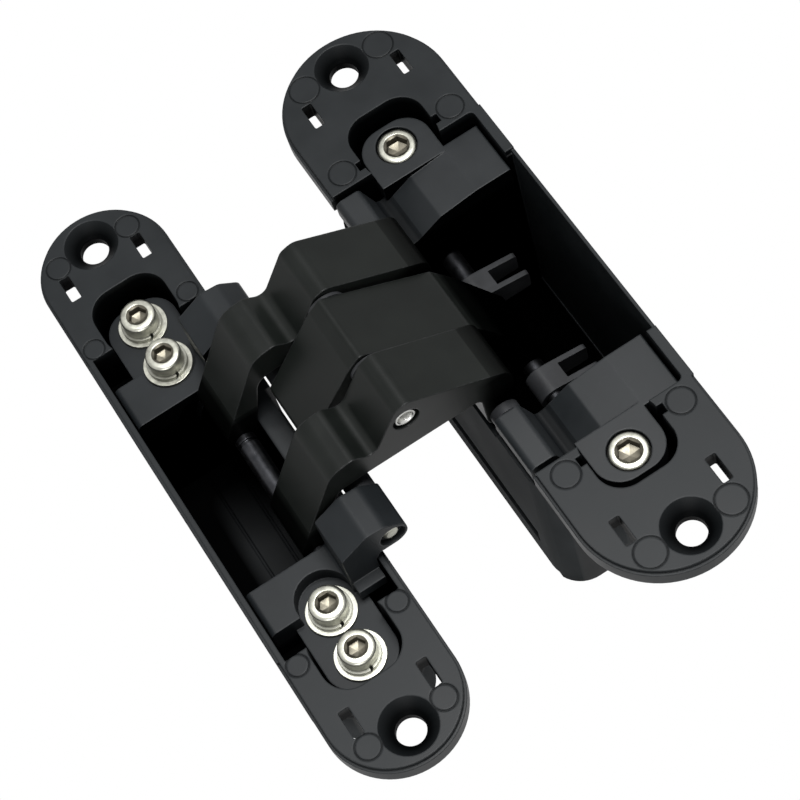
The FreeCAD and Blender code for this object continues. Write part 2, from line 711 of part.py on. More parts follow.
def frame_housing():
    centre = size("frame_centre")
    face_level = size("frame_face_level")
    half = size("frame_width") / 2
    end = size("frame_length") / 2
    step = size("plate_step")
    wall = size("wall")
    deep = size("frame_deep_half")
    corner = size("frame_deep_corner")
    notch = size("frame_notch_half")
    pocket = size("frame_end_pocket_half")
    pocket_end = size("frame_end_pocket_end")
    outer = half + step
    top = ref("frame_face_level")
    land = f"{top} - {ref('plate_land')}"

    def plan(x_low, x_high, y_low, y_high, radius):
        return rectangle(centre + x_low, centre + x_high, y_low, y_high, radius)

    face = prism("frame_face", "XY", plan(-half, half, -end, end, half), land, top)
    flange = prism("frame_flange", "XY", plan(-outer, outer, -end - step, end + step, outer),
                   f"{top} - {ref('frame_thick')}", land)
    box = prism("frame_box", "XY", plan(-outer, outer, -deep, deep, corner),
                f"{top} - {ref('frame_depth')}", land)
    lips = prism("frame_lips", "XY", plan(-outer, -half + wall, -notch + 0.5, notch - 0.5, 0),
                 f"{land} - 1", f"{top} - 0.1")
    ledge = size("frame_ledge_level")
    boss_low = ledge - size("boss_floor")
    bosses = []
    for tag, side in SIDES:
        low, high = sorted((side * (deep - corner), side * (pocket_end + 2.2)))
        corners = plan(-pocket - 2.2, pocket + 2.2, low, high, 5.0)
        bosses.append(prism(f"frame_boss_{tag}", "XY", corners, boss_low, land))
    shell = fuse("frame_shell", [face, flange, box, lips] + bosses)

    inside = half + step - wall + 0.4
    bar = size("frame_bar_width")
    bar_half = size("frame_bar_half")
    well = size("frame_well_half")
    relief = size("frame_relief")
    relief_half = size("frame_relief_half")
    floor = f"{top} - {ref('frame_depth')} + {ref('floor_thick')}"
    cuts = [
        prism("frame_pocket_middle", "XY", plan(-inside, outer - bar, -well, well, 0), floor, f"{top} + 1"),
        prism("frame_bar_drop", "XY", plan(outer - bar - 1, outer + 1, -bar_half, bar_half, 0),
              f"{top} - {ref('frame_bar_low')}", f"{top} + 1"),
        prism("frame_arm_relief", "XY", plan(outer - relief, outer + 1, -relief_half, relief_half, 0),
              f"{top} - 12.5", f"{top} + 1"),
    ]
    screws = (size("clamp_station_inner"), size("clamp_station_outer"))
    for tag, side in SIDES:
        low, high = sorted((side * bar_half, side * notch))
        opening = plan(-inside, inside, low, high, 0)
        cuts.append(prism(f"frame_pocket_{tag}", "XY", opening, ledge, f"{top} + 1"))
        low, high = sorted((side * bar_half, side * well))
        opening = plan(-inside, inside, low, high, 0)
        cuts.append(prism(f"frame_well_{tag}", "XY", opening, floor, f"{top} + 1"))
        low, high = sorted((side * (notch - 3), side * pocket_end))
        corners = plan(-pocket, pocket, low, high, size("end_corner"))
        cuts.append(prism(f"frame_end_pocket_{tag}", "XY", corners, ledge, f"{top} + 1"))
        for i, station in enumerate(screws):
            cuts.append(drum(f"frame_thread_{tag}_{i}", "Z", (ref("frame_centre"), side * station),
                             ref("clamp_shank_radius"), boss_low - 1, ledge + 1))
    for i, across in enumerate((-4.6, 0.6)):
        low_edge = centre + across
        cuts.append(block(f"frame_floor_groove_{i}", (low_edge, low_edge + 0.5),
                          (f"-{ref('frame_groove_half')}", ref("frame_groove_half")),
                          (f"{floor} - 0.4", f"{floor} + 1")))
    cuts += countersinks("frame_fixing", ref("frame_centre"), top, ref("frame_thick"))
    cuts += small_slots("frame_slot", ref("frame_centre"), size("frame_slot_across"),
                        size("frame_slot_station"), top, ref("frame_thick"))
    marks = [(centre + hand * 9.5, side * 35.2, 1.9) for hand in (-1, 1) for side in (-1, 1)]
    marks += [(centre + hand * 7.1, side * 53.3, 2.2) for hand in (-1, 1) for side in (-1, 1)]
    cuts += ring_marks("frame_mark", marks, top)
    return keep("frame_housing", cut("frame_housing_solid", shell, cuts))


def frame_carriage(tag, side):
    centre = size("frame_centre")
    pivot = point("frame_pivot")
    lug = size("lug_radius")
    seat = size("frame_seat_level")
    ledge = size("frame_ledge_level")
    top = size("frame_face_level")
    block_top = top - 2.4
    inside = size("frame_width") / 2 + size("plate_step") - size("wall") + 0.4 - 0.3
    foot = top - size("frame_depth") + size("floor_thick") + 0.4
    neck_left = pivot.x - 9.4
    lug_low, lug_high = side_span(side, ref("frame_lug_inner"), ref("frame_lug_outer"))
    # The block and its lug, which reaches over the housing's wall to the pivot
    wave = [
        (centre - inside, ledge, 0.4),
        (centre - inside, block_top, 1.0),
        (neck_left, block_top, 0.6),
        (neck_left, pivot.y + 1.6, 0.8),
        (neck_left + 5.2, pivot.y + 4.8, 2.0),
        (pivot.x - 0.6, pivot.y + 4.4, 2.0),
        (pivot.x + lug, pivot.y + 1.4, 1.8),
        (pivot.x + lug, pivot.y - lug, lug - 0.1),
        (pivot.x - 3.0, pivot.y - lug, 1.0),
        (centre + inside, top + 0.7, 0.5),
        (centre + inside, ledge, 0.4),
    ]
    crown = prism(f"frame_crown_{tag}", "XZ", wave, lug_low, lug_high)
    cheek_low, cheek_high = side_span(side, ref("frame_lug_inner"),
                                      f"{ref('frame_lug_inner')} + {ref('track_plate')}")
    cheek = prism(f"frame_cheek_{tag}", "XZ",
                  rectangle(centre - inside, centre + inside, foot, ledge + 1, 1.5), cheek_low, cheek_high)
    block_end = size("frame_end_pocket_end") - size("height_travel") - 0.3
    ends = sorted((side * (size("frame_lug_outer") - 1), side * block_end))
    half = size("frame_end_pocket_half") - 0.6
    tongue = rectangle(centre - half, centre + half, ends[0], ends[1], 0)
    round_at = (2, 3) if side > 0 else (0, 1)
    corner = min(size("end_corner"), half - 0.05)
    tongue = [(x, y, corner if i in round_at else 0) for i, (x, y, r) in enumerate(tongue)]
    plate = prism(f"frame_tongue_{tag}", "XY", tongue, ledge, seat)
    rib_low, rib_high = side_span(side, f"{ref('frame_lug_outer')} - 1", f"{ref('frame_lug_outer')} + 2.1")
    rib = block(f"frame_rib_{tag}", (neck_left + 0.2, centre + inside - 0.2), (rib_low, rib_high),
                (block_top - 2.2, block_top + 0.2))
    whole = fuse(f"frame_carriage_{tag}_blank", [crown, cheek, plate, rib])

    # The arch leaves room for the inner screw's washer over the height travel
    arch_radius = size("clamp_washer_radius") + 0.5
    inner = size("clamp_station_inner")
    outer_station = size("clamp_station_outer")
    arch_station = side * (inner - size("height_travel"))
    arch_place = (ref("frame_centre"), arch_station)
    tools = [drum(f"frame_arch_{tag}", "Z", arch_place, arch_radius, seat, block_top + 1)]
    low, high = sorted((arch_station, side * (size("frame_lug_outer") + 3)))
    tools.append(block(f"frame_arch_mouth_{tag}", (centre - arch_radius, centre + arch_radius), (low, high),
                       (seat, block_top + 1)))
    for i, station in enumerate((inner, outer_station)):
        travel = size("height_travel") + size("clamp_shank_radius") + 0.2
        wide = size("clamp_shank_radius") + 0.2
        corners = rectangle(centre - wide, centre + wide,
                            side * station - travel, side * station + travel, wide)
        tools.append(prism(f"frame_clamp_slot_{tag}_{i}", "XY", corners, ledge - 1, seat + 1))
    pin_low, pin_high = side_span(side, f"{ref('frame_lug_inner')} - 1", f"{ref('frame_lug_outer')} + 1")
    tools.append(drum(f"frame_pin_bore_{tag}", "Y", FRAME_PIVOT, ref("pin_radius"), pin_low, pin_high))
    mouth_low, mouth_high = side_span(side, f"{ref('frame_lug_outer')} - 1.2",
                                      f"{ref('frame_lug_outer')} + 1")
    tools.append(drum(f"frame_pin_mouth_{tag}", "Y", FRAME_PIVOT, f"{ref('pin_radius')} + 0.35",
                      mouth_low, mouth_high))
    reach = size("slide_pin_radius") + size("track_gap")
    near, far = size("frame_lug_inner") - 1, size("frame_lug_inner") + size("track_depth")
    spread = sorted((side * near, side * far))
    tools.append(track(f"frame_track_{tag}", 1, reach, spread[0], spread[1]))
    return keep(f"frame_carriage_{tag}", cut(f"frame_carriage_{tag}_solid", whole, tools))


# The assembly
door_housing()
for tag, side in SIDES:
    door_carriage(tag, side)
    socket_screw(f"door_adjuster_{tag}", (0, f"({side}) * {ref('adjuster_station')}"),
                 f"-{ref('carriage_drop')}", ref("adjuster_head"), ref("adjuster_head_height"),
                 ref("adjuster_length"), ref("adjuster_socket"), 0.3)
plain_pin("door_pivot_pin", DOOR_PIVOT, ref("pin_radius"), f"{ref('door_lug_outer')} - 1.3", 0.4)

for tag, side in SIDES:
    outer_arm(tag, side)
    low, high = side_span(side, ref("outer_inner"), ref("outer_outer"))
    flange = side_span(side, ref("outer_outer"), f"{ref('door_lug_inner')} - 0.2")
    flanged_bush(f"door_pivot_bush_{tag}", DOOR_PIVOT, low, high, *flange)
middle_arm()
plain_pin("centre_pin", CENTRE, ref("pin_radius"), f"{ref('outer_outer')} - 0.25", 0.3, 0.95)
sleeve("centre_bush", CENTRE, f"{ref('pin_radius')} + {ref('running_gap')}",
       f"{ref('pin_radius')} + {ref('bush_wall')}", f"-{ref('middle_half')}", ref("middle_half"))
sleeve("frame_pivot_bush", FRAME_PIVOT, f"{ref('pin_radius')} + {ref('running_gap')}",
       f"{ref('pin_radius')} + {ref('bush_wall')}", f"-{ref('middle_half')}", ref("middle_half"))
for tag, side in SIDES:
    low, high = side_span(side, f"{ref('middle_half')} + 0.1", f"{ref('outer_inner')} - 0.1")
    sleeve(f"centre_washer_{tag}", CENTRE, f"{ref('pin_radius')} + 0.1", f"{ref('pin_radius')} + 1.4",
           low, high)

plain_pin("door_slide_pin", DOOR_SLIDE, ref("slide_pin_radius"),
          f"{ref('door_lug_inner')} + {ref('track_plate')} - 0.1", 0.5)
plain_pin("frame_slide_pin", FRAME_SLIDE, ref("slide_pin_radius"),
          f"{ref('frame_lug_inner')} + {ref('track_depth')} - 0.2", 0.5)
for tag, side in SIDES:
    door_shoe(tag, side)

frame_housing()
for tag, side in SIDES:
    frame_carriage(tag, side)
    for place in ("inner", "outer"):
        station = f"({side}) * {ref('clamp_station_' + place)}"
        level = f"{ref('frame_face_level')} - {ref('clamp_head_drop')}"
        socket_screw(f"frame_clamp_screw_{tag}_{place}", (ref("frame_centre"), station), level,
                     ref("clamp_head_radius"), ref("clamp_head_height"), ref("clamp_length"),
                     ref("socket_across"), 0.45)
        spring_washer(f"frame_spring_washer_{tag}_{place}", station)
        disc = drum(f"clamp_washer_disc_{tag}_{place}", "Z", (ref("frame_centre"), station),
                    ref("clamp_washer_radius"), ref("frame_seat_level"),
                    f"{ref('frame_seat_level')} + {ref('clamp_washer_thick')}")
        hole = drum(f"clamp_washer_hole_{tag}_{place}", "Z", (ref("frame_centre"), station),
                    f"{ref('clamp_shank_radius')} + 0.15", f"{ref('frame_seat_level')} - 1",
                    f"{ref('frame_seat_level')} + {ref('clamp_washer_thick')} + 1")
        keep(f"frame_clamp_washer_{tag}_{place}", cut(f"clamp_washer_{tag}_{place}_solid", disc, [hole]))
plain_pin("frame_pivot_pin", FRAME_PIVOT, ref("pin_radius"), f"{ref('frame_lug_outer')} - 0.3", 0.7)
for tag, side in SIDES:
    low, high = side_span(side, f"{ref('middle_half')} + 0.1", f"{ref('frame_lug_inner')} - 0.1")
    sleeve(f"frame_pivot_spacer_{tag}", FRAME_PIVOT, f"{ref('pin_radius')} + {ref('running_gap')}",
           ref("spacer_radius"), low, high)

doc.recompute()

faults = [o.Name for o in doc.Objects if "Invalid" in o.State or "Error" in o.State]
for node, shape in NODES.items():
    if shape.Shape.isNull() or not shape.Shape.isValid() or not shape.Shape.Solids:
        faults.append(node)
if faults:
    raise RuntimeError("not built: " + ", ".join(faults))

os.makedirs("parts", exist_ok=True)
for node, shape in NODES.items():
    shape.Shape.exportStep(f"parts/{node}.step")
    print(f"{node}: {len(shape.Shape.Solids)} solid, {shape.Shape.Volume:.0f} mm3")
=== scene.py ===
import math
from collections import namedtuple

import bmesh
import bpy
from mathutils import Matrix, Vector


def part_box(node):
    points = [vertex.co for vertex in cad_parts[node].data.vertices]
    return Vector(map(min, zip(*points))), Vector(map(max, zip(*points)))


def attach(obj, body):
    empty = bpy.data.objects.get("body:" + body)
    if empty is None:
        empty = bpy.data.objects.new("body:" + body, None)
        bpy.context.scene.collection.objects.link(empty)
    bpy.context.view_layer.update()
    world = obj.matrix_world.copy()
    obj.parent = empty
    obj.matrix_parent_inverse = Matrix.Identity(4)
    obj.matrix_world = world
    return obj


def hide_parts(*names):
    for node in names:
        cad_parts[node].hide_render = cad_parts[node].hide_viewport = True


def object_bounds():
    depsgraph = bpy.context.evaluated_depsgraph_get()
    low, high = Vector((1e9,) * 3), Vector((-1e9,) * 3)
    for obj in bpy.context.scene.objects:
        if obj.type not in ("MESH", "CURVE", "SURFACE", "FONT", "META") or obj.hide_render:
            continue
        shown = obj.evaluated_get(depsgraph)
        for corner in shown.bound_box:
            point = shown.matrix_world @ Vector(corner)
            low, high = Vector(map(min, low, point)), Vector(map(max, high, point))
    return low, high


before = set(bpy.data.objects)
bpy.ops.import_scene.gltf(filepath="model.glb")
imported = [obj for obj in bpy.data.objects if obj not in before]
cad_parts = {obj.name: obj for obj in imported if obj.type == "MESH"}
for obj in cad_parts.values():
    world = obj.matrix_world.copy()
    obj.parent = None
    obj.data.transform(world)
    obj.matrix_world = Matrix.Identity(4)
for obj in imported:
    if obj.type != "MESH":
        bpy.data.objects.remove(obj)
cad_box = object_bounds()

MM = 0.001
BLACK = (0.0, 0.0, 0.0)
WHITE = (1.0, 1.0, 1.0)


def corners(name):
    """The low and the high corner of a CAD node's box."""
    low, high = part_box(name)
    return Vector(low), Vector(high)


# Shader nodes

def material(name):
    """A new material, its node tree and its shader."""
    mat = bpy.data.materials.new(name)
    mat.use_nodes = True
    tree = mat.node_tree
    return mat, tree, tree.nodes["Principled BSDF"]


def feed(tree, value, socket):
    """Link a socket's output, or set a number or a colour."""
    if hasattr(value, "links"):
        tree.links.new(value, socket)
    elif isinstance(value, tuple):
        socket.default_value = (*value, 1.0)
    else:
        socket.default_value = value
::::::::
_Problem details_: Begin with the line containing "faults = [o.Name", end with the line containing "before = set(bpy.data.objects)", and repeat every line in that stretch exactly.

_Answer to this problem_:
faults = [o.Name for o in doc.Objects if "Invalid" in o.State or "Error" in o.State]
for node, shape in NODES.items():
    if shape.Shape.isNull() or not shape.Shape.isValid() or not shape.Shape.Solids:
        faults.append(node)
if faults:
    raise RuntimeError("not built: " + ", ".join(faults))

os.makedirs("parts", exist_ok=True)
for node, shape in NODES.items():
    shape.Shape.exportStep(f"parts/{node}.step")
    print(f"{node}: {len(shape.Shape.Solids)} solid, {shape.Shape.Volume:.0f} mm3")
=== scene.py ===
import math
from collections import namedtuple

import bmesh
import bpy
from mathutils import Matrix, Vector


def part_box(node):
    points = [vertex.co for vertex in cad_parts[node].data.vertices]
    return Vector(map(min, zip(*points))), Vector(map(max, zip(*points)))


def attach(obj, body):
    empty = bpy.data.objects.get("body:" + body)
    if empty is None:
        empty = bpy.data.objects.new("body:" + body, None)
        bpy.context.scene.collection.objects.link(empty)
    bpy.context.view_layer.update()
    world = obj.matrix_world.copy()
    obj.parent = empty
    obj.matrix_parent_inverse = Matrix.Identity(4)
    obj.matrix_world = world
    return obj


def hide_parts(*names):
    for node in names:
        cad_parts[node].hide_render = cad_parts[node].hide_viewport = True


def object_bounds():
    depsgraph = bpy.context.evaluated_depsgraph_get()
    low, high = Vector((1e9,) * 3), Vector((-1e9,) * 3)
    for obj in bpy.context.scene.objects:
        if obj.type not in ("MESH", "CURVE", "SURFACE", "FONT", "META") or obj.hide_render:
            continue
        shown = obj.evaluated_get(depsgraph)
        for corner in shown.bound_box:
            point = shown.matrix_world @ Vector(corner)
            low, high = Vector(map(min, low, point)), Vector(map(max, high, point))
    return low, high


before = set(bpy.data.objects)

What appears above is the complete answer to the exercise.